The fact is that the mayor was absent for more than three days at the time of the adoption of the repealing ordinance, being out of the state on account of illness. He notified the president of council in writing of his intended absence, and the president of council was performing the duties of mayor. Five of the six councilmen, including the president of council, voted for the repeal and it is insisted that three-fourths of the council did not vote in favor of such repeal because the three-fourths must be computed upon the basis of the governing body being composed of the mayor and six councilmen, that is to say, upon the basis of seven members, so that six votes were required to constitute three-fourths of the governing body.

There may be some doubt whether repeal of an ordinance is strictly within the terms of the section which requires a three-fourths vote of all the members to render an "amendment" effective, as urged by respondent. However, if prosecutors' view of that question be adopted, for the purpose of passing the repealing ordinance three-fourths of six were all that were required to adopt the ordinance because it is provided in the Borough act, section 23 (Comp. Stat., p. 237, that the mayor shall not vote except to give the casting vote in case of a tie. Therefore, in the situation presented, to adopt prosecutors' view would mean that the unanimous

[108 NJL Page 248]

vote of all the councilmen was required because, if the basis of computation is seven, three-fourths of seven is six, and the mayor having no vote, the full membership of council would be required, and we think this is not the proper interpretation of the act. We, therefore, conclude that, without passing upon the question as to whether or not the statute requires a three-fourths vote for repeal, three-fourths of the votes of the council were cast in favor of the repealing ordinance. Hawkins v. Cook, 62 N.J.L. 84; Armstrong v. Whitehead, 67 Id. 405; Day v. Lyons, 70 Id. 114, all support the view that the members of the council are six in number and that the mayor is not to be computed as a member except in the situations mentioned in the statute, among which are to constitute a quorum for the transaction of business and to break a tie.

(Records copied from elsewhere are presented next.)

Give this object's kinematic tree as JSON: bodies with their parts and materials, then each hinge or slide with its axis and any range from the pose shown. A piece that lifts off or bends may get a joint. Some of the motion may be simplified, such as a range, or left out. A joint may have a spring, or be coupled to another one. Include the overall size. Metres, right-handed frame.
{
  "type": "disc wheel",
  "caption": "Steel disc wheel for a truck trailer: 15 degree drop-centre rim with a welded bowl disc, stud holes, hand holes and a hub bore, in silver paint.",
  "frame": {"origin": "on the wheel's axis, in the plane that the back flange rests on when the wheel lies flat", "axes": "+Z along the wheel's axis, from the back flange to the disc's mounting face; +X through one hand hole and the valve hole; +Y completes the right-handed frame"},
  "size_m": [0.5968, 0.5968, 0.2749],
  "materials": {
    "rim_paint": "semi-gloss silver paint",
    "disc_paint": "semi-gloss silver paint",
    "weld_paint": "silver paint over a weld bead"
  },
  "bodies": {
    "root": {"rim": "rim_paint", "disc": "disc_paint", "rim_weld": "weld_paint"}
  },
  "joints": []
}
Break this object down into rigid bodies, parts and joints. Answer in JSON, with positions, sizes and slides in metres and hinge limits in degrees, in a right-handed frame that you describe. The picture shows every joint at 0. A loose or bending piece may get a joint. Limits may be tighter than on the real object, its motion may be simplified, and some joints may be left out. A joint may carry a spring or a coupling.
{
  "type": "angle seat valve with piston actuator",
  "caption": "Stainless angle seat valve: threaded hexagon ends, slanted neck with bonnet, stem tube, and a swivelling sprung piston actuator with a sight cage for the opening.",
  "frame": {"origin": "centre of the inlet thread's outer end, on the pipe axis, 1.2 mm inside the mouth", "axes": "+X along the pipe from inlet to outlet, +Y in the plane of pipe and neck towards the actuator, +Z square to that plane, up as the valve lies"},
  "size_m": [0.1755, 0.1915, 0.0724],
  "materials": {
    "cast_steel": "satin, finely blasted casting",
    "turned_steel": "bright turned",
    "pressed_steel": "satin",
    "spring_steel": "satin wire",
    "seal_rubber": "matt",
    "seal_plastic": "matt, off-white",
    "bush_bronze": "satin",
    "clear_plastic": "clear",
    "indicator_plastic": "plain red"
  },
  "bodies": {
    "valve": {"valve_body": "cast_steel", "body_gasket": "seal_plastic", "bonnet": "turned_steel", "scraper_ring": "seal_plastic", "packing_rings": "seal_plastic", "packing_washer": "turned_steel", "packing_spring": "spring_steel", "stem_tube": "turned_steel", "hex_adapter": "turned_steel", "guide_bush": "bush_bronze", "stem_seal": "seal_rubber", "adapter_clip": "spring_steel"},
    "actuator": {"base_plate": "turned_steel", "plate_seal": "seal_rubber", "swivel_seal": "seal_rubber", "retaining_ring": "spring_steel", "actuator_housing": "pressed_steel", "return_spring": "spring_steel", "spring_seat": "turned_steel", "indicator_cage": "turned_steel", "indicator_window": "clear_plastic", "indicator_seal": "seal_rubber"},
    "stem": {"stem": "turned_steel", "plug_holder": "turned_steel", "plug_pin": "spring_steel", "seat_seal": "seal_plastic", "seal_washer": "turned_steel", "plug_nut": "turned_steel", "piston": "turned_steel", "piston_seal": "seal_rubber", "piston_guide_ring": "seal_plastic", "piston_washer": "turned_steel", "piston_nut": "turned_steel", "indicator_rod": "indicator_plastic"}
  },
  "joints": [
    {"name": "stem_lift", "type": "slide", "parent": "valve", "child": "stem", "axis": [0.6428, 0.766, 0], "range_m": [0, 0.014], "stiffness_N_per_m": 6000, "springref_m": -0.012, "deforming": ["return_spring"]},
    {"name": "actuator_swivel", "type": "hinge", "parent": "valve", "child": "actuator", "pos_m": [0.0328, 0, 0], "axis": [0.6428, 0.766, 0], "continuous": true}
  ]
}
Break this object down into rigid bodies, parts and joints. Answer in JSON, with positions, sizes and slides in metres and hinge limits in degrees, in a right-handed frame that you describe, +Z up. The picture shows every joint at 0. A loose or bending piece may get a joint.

It is contended that the president of council upon becoming acting mayor, was not permitted to vote except to break a tie, and that, therefore, there were but four legal votes cast in favor of the adoption of the ordinance. The statute provides (Comp. Stat., p. 237, ยง 24) that the president of council "shall have the right of debate and vote on all questions before the council." By assuming the duties of mayor, in the absence of the mayor, the president of council did not cease to be a councilman and was not deprived of the right to vote as such councilman upon all questions before the council.

Prosecutor further contends that the ordinance was not properly approved because, in the absence of the mayor, the president of council approved the ordinance by signing his name and appending "President of Council." It is urged that the title "acting mayor" or some such designation should have been used. The statute provides that the president of council shall perform all the duties of the mayor, during the absence or disability of the mayor. The president of council performs such duties by reason of his being president of council, and, therefore, his approval of an ordinance in virtue of his office as such president is in compliance with the statute, if done during the time he is exercising the duties of the office of mayor. He approved it after its due passage and

[108 NJL Page 249]

during the absence of the mayor. In our view it was not necessary to delay approval for five days to afford the mayor an opportunity to express approval or disapproval if, perchance, he should return to his duties within the five-day period limited by statute for approval or disapproval by the person exercising the duties of the office of mayor.

It is further urged that the adoption of the repealing ordinance was an abuse of discretion, but we think this is not true, and that it was within the competence of the borough council in the circumstances to repeal the ordinance and to give the whole matter further consideration.

We have considered the other questions raised and deem them to be without merit.

The writ of certiorari is dismissed, with costs.